Emerging growth company ☐
If an emerging growth company, indicate by check mark if the registrant has elected not to use the extended transition period for complying with any new or revised
financial accounting standards provided pursuant to Section 13(a) of the Exchange Act. ☐
Item 5.02. Departure of Directors or Certain Officers; Election of Directors; Appointment of Certain Officers; Compensatory
Arrangements of Certain Officers.
On April 27, 2026, Martin Marietta Materials, Inc. (the “Company”) announced that the Company has appointed Christopher W. Samborski, to serve as
the Company’s Executive Vice President and Chief Operating Officer, effective as of May 1, 2026 (the “Effective Date”).

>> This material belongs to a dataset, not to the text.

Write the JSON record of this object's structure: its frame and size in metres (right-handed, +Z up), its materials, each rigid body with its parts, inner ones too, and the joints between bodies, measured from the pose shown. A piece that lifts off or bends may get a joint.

Mr. Samborski, age 45, joined the Company in August 2018 and currently serves as President of the West and Specialties Divisions. In January 2025, he assumed the
leadership of the West Division and retained his responsibilities as President of Specialties which he has led since January 2022. Mr. Samborski served as Vice President of Strategic Finance, Procurement and Supply Chain beginning in January 2020
prior to his current roles and served as Vice President of Strategic Finance from 2018 to 2020. Prior to joining the Company, Mr. Samborski spent close to ten years in leadership roles at Caterpillar Inc. and Johnson & Johnson. Mr. Samborski
began his career with General Electric Company and was selected for and completed GE’s elite Operations Management Leadership Program. Mr. Samborski holds a Bachelor of Science degree in industrial engineering from the University of
Wisconsin-Madison and an MBA in strategy and general management from the University of Michigan's Ross School of Business, where he received the Ross Distinguished Scholar Award and graduated with high distinction.
In connection with his promotion to the role of Executive Vice President, Chief Operating Officer, the Company and Mr. Samborski executed an offer
letter (the “Offer Letter”), an amended and restated employment agreement (the “Employment Agreement”) and an amended and restated employment protection agreement (the “Employment Protection Agreement”). Pursuant to the Offer Letter, Mr.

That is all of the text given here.